• INSTRUCTIONS FOR THE TASK
Exactly the lines from the one that contains "for make_ply in" to the one that contains "zip(*points))), Vector(map(max, zip(*points)))", both lines included, should be copied, and no others.

BEGIN ENTRIES PROVIDED

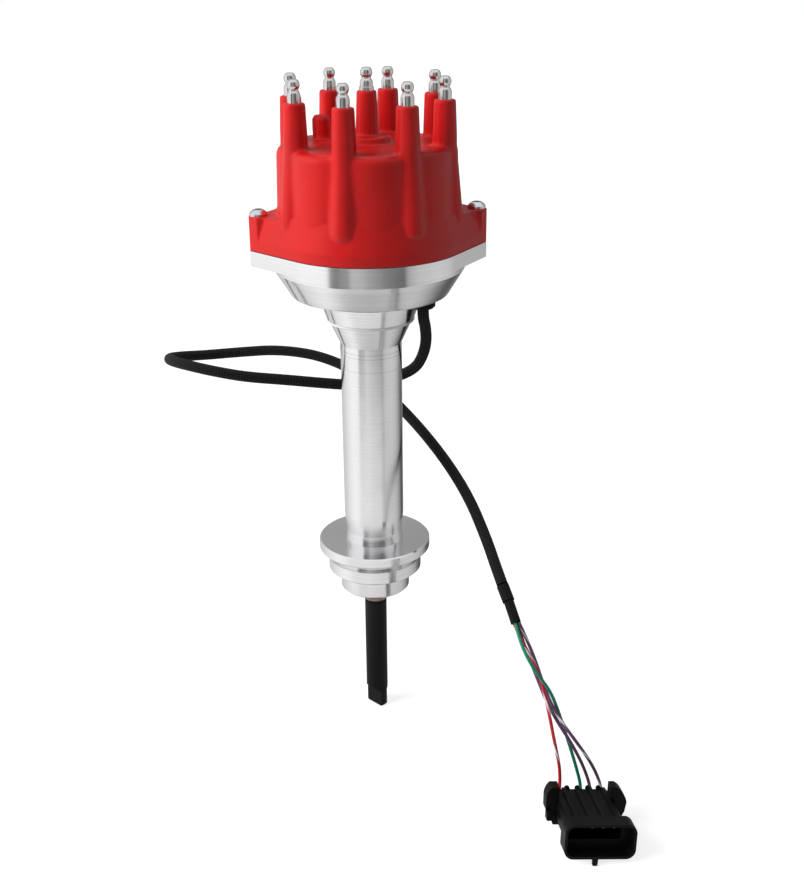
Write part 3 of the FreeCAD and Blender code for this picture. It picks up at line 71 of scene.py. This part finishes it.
WIRE_ROUTES = {
    "wire_red_white": [
        (64.9, -78.7, -0.6), (66.9, -86.3, -5.4), (70.5, -93.0, -12.0), (74.0, -98.0, -19.0),
        (76.5, -103.5, -29.5), (78.0, -108.5, -39.5), (80.9, -110.9, -55.8),
        (84.1, -111.2, -70.6), (84.3, -111.7, -84.7), (81.8, -118.3, -85.0),
    ],
    "wire_green": [
        (65.2, -80.2, 0.8), (65.4, -89.3, -4.0), (68.5, -97.5, -11.5), (73.0, -102.0, -18.5),
        (79.3, -103.8, -27.6), (84.4, -102.5, -41.4), (88.1, -105.2, -53.7),
        (92.1, -110.5, -67.9), (96.5, -112.3, -85.3), (93.1, -118.9, -85.9),
    ],
    "wire_violet": [
        (66.9, -78.2, -0.5), (68.4, -82.5, -7.4), (70.8, -87.6, -15.0), (74.5, -92.7, -25.4),
        (78.2, -100.3, -35.8), (82.4, -108.5, -43.6), (89.4, -110.4, -55.3),
        (96.8, -110.7, -70.6), (101.6, -112.5, -85.7), (98.7, -119.2, -86.3),
    ],
    "wire_violet_white": [
        (67.1, -79.6, 1.0), (70.7, -85.4, -7.4), (74.2, -90.3, -17.1), (77.4, -96.3, -28.2),
        (80.3, -103.7, -36.7), (85.9, -112.0, -45.0), (93.5, -113.4, -56.3),
        (101.9, -112.7, -70.6), (107.6, -112.8, -86.1), (104.4, -119.4, -86.7),
    ],
}
SLEEVE_RADIUS = 3.05
WIRE_RADIUS = 0.9
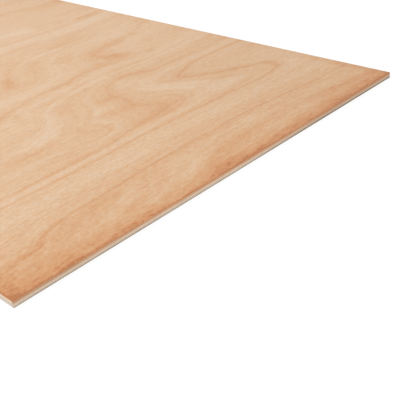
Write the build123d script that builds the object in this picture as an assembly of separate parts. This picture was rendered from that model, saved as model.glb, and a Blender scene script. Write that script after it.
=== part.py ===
"""Thin plywood sheet: three crossed plies glued face to face, cut to size and lightly sanded.

The sheet lies flat with its show face up. The origin is the middle of the back face, X runs
across the sheet, Y along its length and Z up. The grain of both outer plies runs along X and
the grain of the core runs along Y. All sizes are in millimetres.
"""

import os

from build123d import *

# The cut sheet
SHEET_WIDTH = 406.0  # along X
SHEET_LENGTH = 813.0  # along Y

# The plies, from the back up
BACK_THICKNESS = 1.6
CORE_THICKNESS = 1.8
FACE_THICKNESS = 1.6

# What sanding takes off the sawn edges
CORNER_RADIUS = 0.6  # the four upright corners, through every ply
ARRIS_RADIUS = 0.35  # the rim of the show face and of the back


def veneer(thickness, underside):
    """A ply with the sheet's outline, resting at the height of what is under it."""
    outline = RectangleRounded(SHEET_WIDTH, SHEET_LENGTH, CORNER_RADIUS)
    return extrude(Pos(Z=underside) * outline, thickness)


def ease_rim(ply, outer_face):
    """Rounds the arris between an outer ply's open face and the sawn edges."""
    return fillet(outer_face.edges(), ARRIS_RADIUS)


def back_veneer():
    ply = veneer(BACK_THICKNESS, underside=0)
    return ease_rim(ply, ply.faces().sort_by(Axis.Z).first)


def core_veneer():
    return veneer(CORE_THICKNESS, underside=BACK_THICKNESS)


def face_veneer():
    ply = veneer(FACE_THICKNESS, underside=BACK_THICKNESS + CORE_THICKNESS)
    return ease_rim(ply, ply.faces().sort_by(Axis.Z).last)


os.makedirs("parts", exist_ok=True)
for make_ply in (back_veneer, core_veneer, face_veneer):
    piece = make_ply()
    piece.label = make_ply.__name__
    export_step(piece, f"parts/{piece.label}.step")
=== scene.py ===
"""Thin three-ply hardwood sheet lying show face up on a white studio floor, in metres."""

from math import cos, radians, sin

import bpy
import numpy as np
from mathutils import Matrix, Vector


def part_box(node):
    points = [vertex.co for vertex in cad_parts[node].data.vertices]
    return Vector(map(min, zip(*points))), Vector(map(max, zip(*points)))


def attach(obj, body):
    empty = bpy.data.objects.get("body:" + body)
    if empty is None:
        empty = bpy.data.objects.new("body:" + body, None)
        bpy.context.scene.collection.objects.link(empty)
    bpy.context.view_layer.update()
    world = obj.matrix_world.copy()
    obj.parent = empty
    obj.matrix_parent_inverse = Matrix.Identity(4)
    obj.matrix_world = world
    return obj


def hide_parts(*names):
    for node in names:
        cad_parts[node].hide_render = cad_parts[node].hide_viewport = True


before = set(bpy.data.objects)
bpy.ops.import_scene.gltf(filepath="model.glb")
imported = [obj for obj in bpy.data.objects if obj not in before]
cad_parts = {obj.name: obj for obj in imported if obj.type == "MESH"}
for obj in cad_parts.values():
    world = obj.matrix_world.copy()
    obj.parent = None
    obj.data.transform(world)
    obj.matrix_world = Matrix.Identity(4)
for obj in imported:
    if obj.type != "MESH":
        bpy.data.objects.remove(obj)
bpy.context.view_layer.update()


# Back veneer: the plain ply that the sheet rests on. It is rotary-cut, greyer and coarser than the show
# face, with its grain across the sheet, and is glued under the core. Its sawn edges show below the core's.

class Value:
    """A socket of a material's nodes or, with no socket, the empty tree that they are added to.

    Sums, differences, products and quotients of values add Math nodes, and node() adds any other.
    """

    def __init__(self, tree, socket=None):
        self.tree = tree
        self.socket = socket

    def node(self, kind, settings, inputs, output=0):
        """Adds a node with these settings, ramp stops and inputs, and gives one of its outputs."""
        made = self.tree.nodes.new(kind)
        for name, setting in settings.items():
            if name == "stops":
                ramp = made.color_ramp.elements
                while len(ramp) < len(setting):
                    ramp.new(0.5)
                for stop, (place, colour) in zip(ramp, setting):
                    stop.position = place
                    stop.color = colour
            else:
                setattr(made, name, setting)
        for name, value in inputs.items():
            if isinstance(value, Value):
                self.tree.links.new(value.socket, made.inputs[name])
            else:
                made.inputs[name].default_value = value
        return Value(self.tree, made.outputs[output])

    def math(self, operation, *values):
        """Adds a Math node with this operation on values or plain numbers."""
        return self.node("ShaderNodeMath", {"operation": operation}, dict(enumerate(values)))

    def __add__(self, other):
        return self.math("ADD", self, other)

    def __radd__(self, other):
        return self.math("ADD", other, self)

    def __sub__(self, other):
        return self.math("SUBTRACT", self, other)

    def __rsub__(self, other):
        return self.math("SUBTRACT", other, self)

    def __mul__(self, other):
        return self.math("MULTIPLY", self, other)

    def __rmul__(self, other):
        return self.math("MULTIPLY", other, self)

    def __truediv__(self, other):
        return self.math("DIVIDE", self, other)

    def __abs__(self):
        return self.math("ABSOLUTE", self)


def linear(red, green, blue):
    """The linear colour of an 8-bit display colour, by the display curve's two pieces."""
    parts = np.array([red, green, blue]) / 255
    parts = np.where(parts > 0.04045, ((parts + 0.055) / 1.055) ** 2.4, parts / 12.92)
    return (*parts.tolist(), 1.0)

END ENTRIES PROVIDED

• CORRECT ANSWER
for make_ply in (back_veneer, core_veneer, face_veneer):
    piece = make_ply()
    piece.label = make_ply.__name__
    export_step(piece, f"parts/{piece.label}.step")
=== scene.py ===
"""Thin three-ply hardwood sheet lying show face up on a white studio floor, in metres."""

from math import cos, radians, sin

import bpy
import numpy as np
from mathutils import Matrix, Vector


def part_box(node):
    points = [vertex.co for vertex in cad_parts[node].data.vertices]
    return Vector(map(min, zip(*points))), Vector(map(max, zip(*points)))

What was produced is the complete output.